The music speaks to me personally. Some might call the movie an examination of toxic masculinity, but growing up as homosexual (Wow apparently I can't type G-A-Y on douban now, talking about depressing...) in a typical conservative small town, I harbor much of the repressed anger and defense mechanism Phil exhibits. And I too, have somehow been accused of being toxic, by someone I thought would be more understanding no less (It's a long story). So kudos to Jane Campion for giving voice to nuanced feelings like this.
The opening 25 years has intricate and poignant harmonic textures and sets the tone nicely, reminds one of long years of solitude and misunderstanding, and the sense of feeling trapped and not being able to live your life to the fullest. Didn't Phil go to Yale and studied the classics? Now he ends up acting macho and terrorizing happy people. He must feel jealous about the fact that Peter's so comfortable with himself and accepted by his mother.
The Prelude is perhaps a variation of Bach's ubiquitous Prélude of Cello Suite No. 1 in G Major, the one Yo-Yo Ma described as representing the "infinitude of what we have in the natural world". Greenwood's version is also vast in its arpeggiating cadence, appears hopeful in the beginning but slowly turns into a foreboding darkness, is a more sentimental take on I imagine the tragic nature of human condition.
Other highlights: Figured it Out grabs you with its string clusters and feelings of finality. Viola Quartet's delayed coupling strings sounds to me like remembrance and perhaps mourning of one's past and future. The disquieting and shaking violin in They Were Mine reminds me of John Adam's Shaker Loops, a minimalist classic.

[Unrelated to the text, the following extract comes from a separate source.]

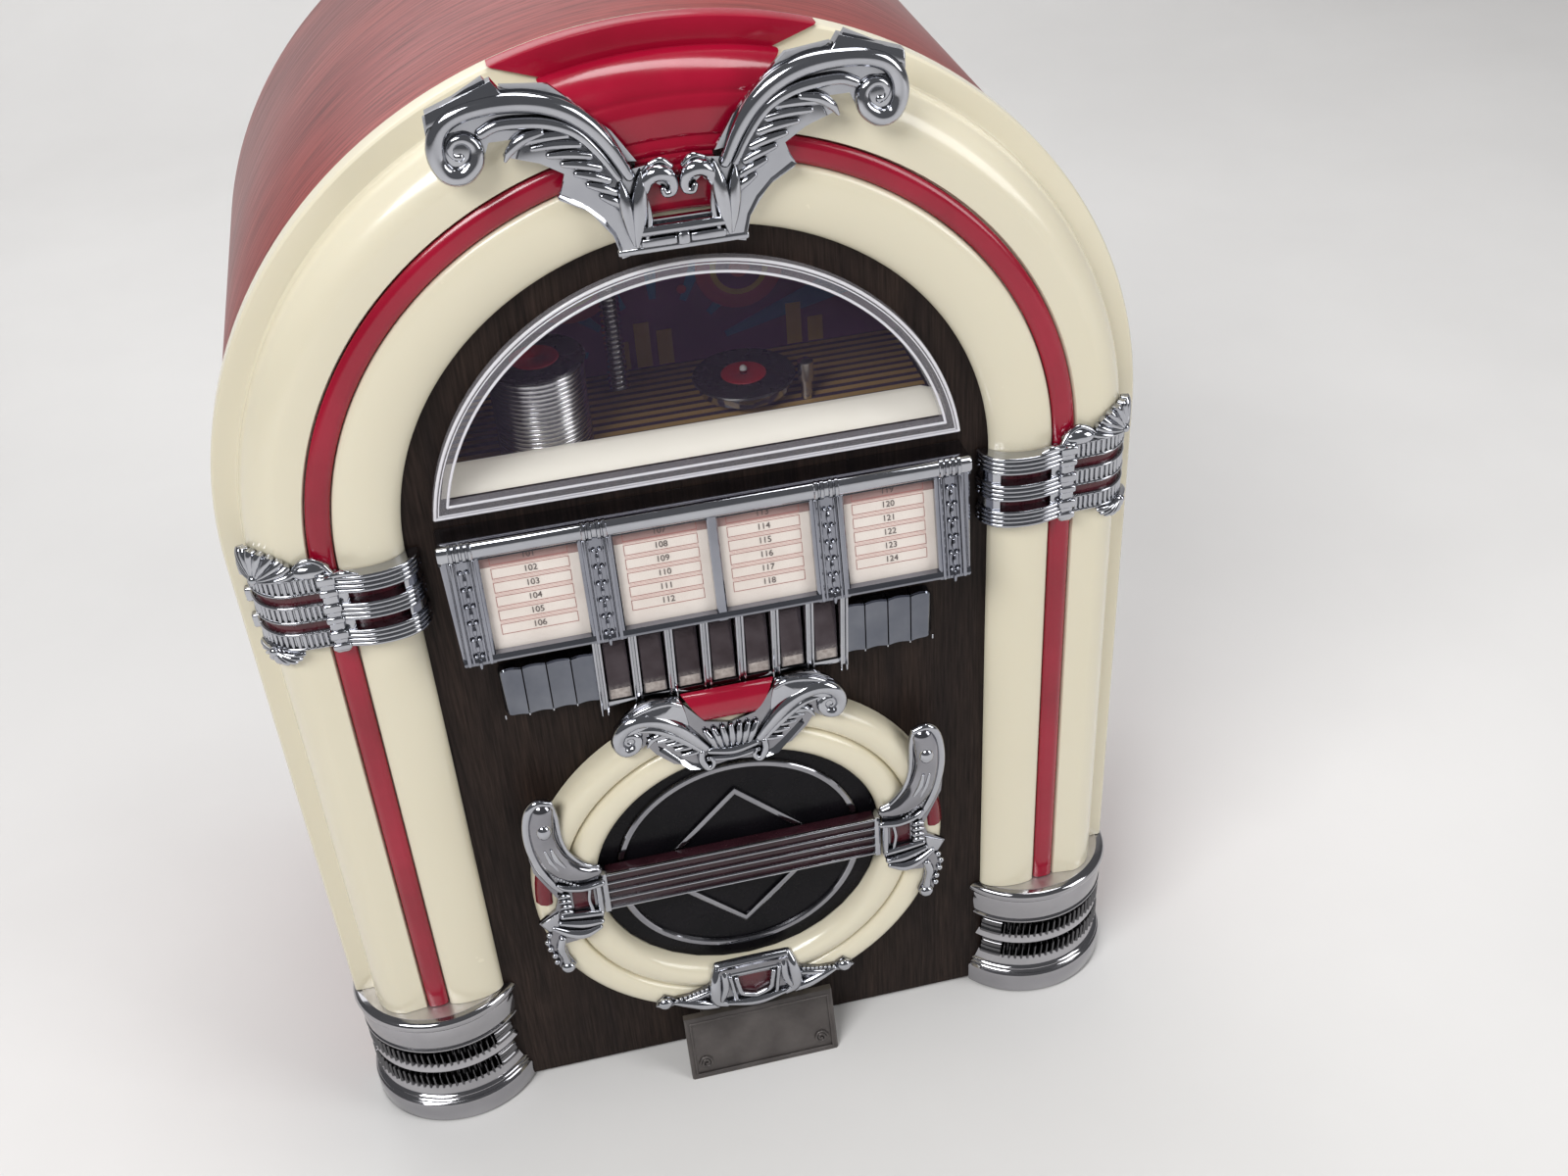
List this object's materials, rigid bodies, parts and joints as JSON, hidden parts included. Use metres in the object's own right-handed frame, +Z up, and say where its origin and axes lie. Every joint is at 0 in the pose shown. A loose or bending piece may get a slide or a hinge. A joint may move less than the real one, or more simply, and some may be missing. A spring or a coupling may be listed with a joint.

Overall the score, in contrast to the typical artificialness of the formulaic cinematic strings, has a heightened emotional complexity to it. For laying open more dark recess of the human mind, I don't think Radiohead's Guitarist is now a befitting title for the composer. The modernist music can also work in current day settings, perhaps a film reflecting on the current zeitgeist. I can picture a slow motion shot in a cityscape full of hollowing skyscrapers, the protagonist's hair blowing in the wind.